I promise you this: I will not second guess myself.
Everything happens for a reason. My path led me here. With you. And I believe I have the chance to create beautiful memories for you. That’s my gift and my purpose. I’m looking for quiet. I just want you to smile and be comfortable. I just want you to be happy. I just want to be here with you and for you. Every day.
I promise you this: I will take a deep breath and calm my mind!
Posted by Kim on Sunday Dec 21, 2014 Under Photoetry
We went to Night of a Thousand Candles at Brookgreen Gardens.
It might as well be called Life of a Thousand Blesings because I was counting mine.

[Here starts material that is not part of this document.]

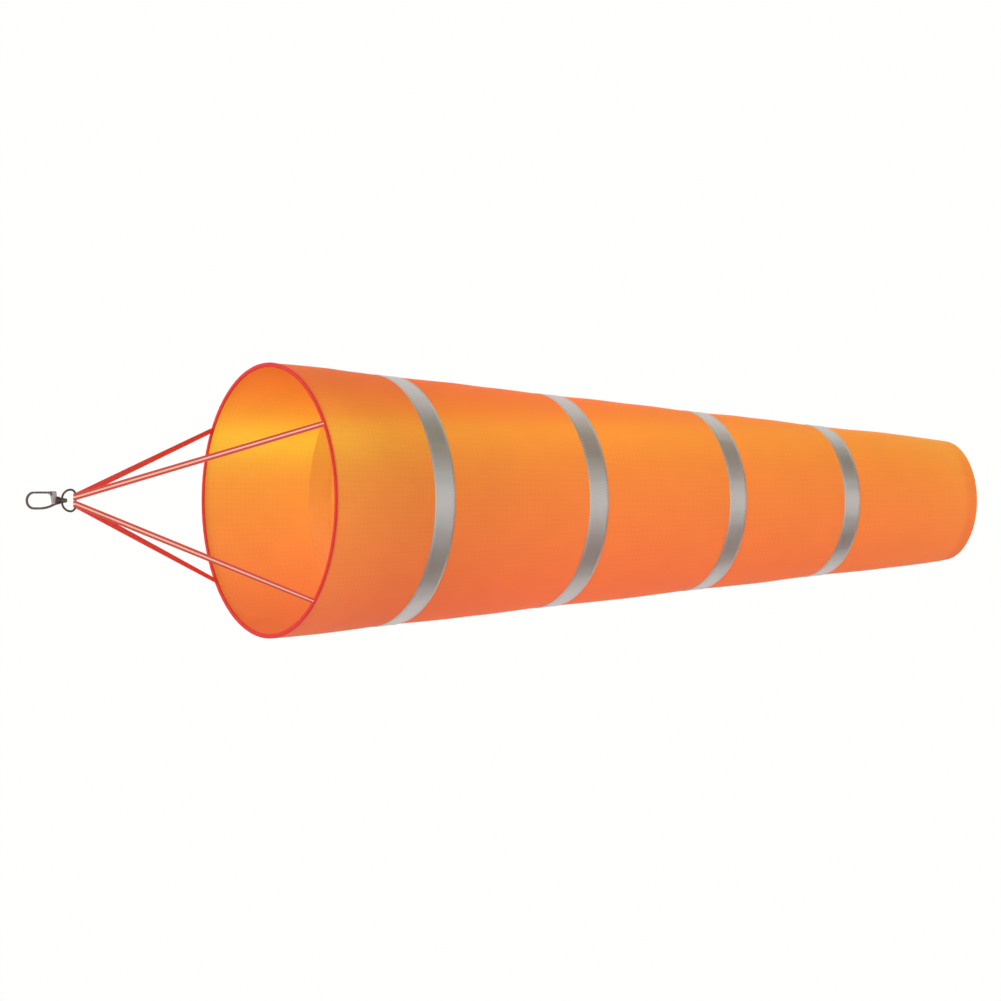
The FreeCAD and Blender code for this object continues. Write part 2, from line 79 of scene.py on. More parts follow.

It was as if the past 5 years were captured and living in those candles.
Each candle necessary. Each candle a vital part along the way.
If my thoughts and feelings could be personified, I imagine it would look like this.
I felt like someone had taken my joy and strung it from the trees. There it was twinkling everywhere.
I felt like I was walking the paths through my own heart. Soft steps to new discoveries.
This was a dream, wide awake. My reverie.
(That was foam…so much fun!)
For each candle there is a blessing lit and burning. Glowing softly. Warming gently. Creating energy. Reminding me where I am. Who I have become.
For each candle there is a shadow. A darkness behind. Mistakes made. Lessons learned. Pain endured. Reminding me how far I’ve come. Who I was.
For each candle a blessing is revealed. Each blessing celebrated.
The smiles between us in all we do. The snuggles each night reading a book. The sleepy mornings with your head on my shoulder. The playfulness you bring to everything. The trust we’ve created together.
You led the way through this garden of candles with your hot chocolate in your little gloved hands. Soft Christmas music playing in the background. We followed you. Proud of you. Enjoying you. Hearts full.
Magical.
That’s how my life has been since you.
Beautiful.
That’s how my life has looked since you.
Peaceful.
That’s how my life has felt since you.
My blessings grow more each day. More candles to display. Life burning brighter. Life growing warmer. Paths stretching longer.
You are a thousand blessings and I count every one.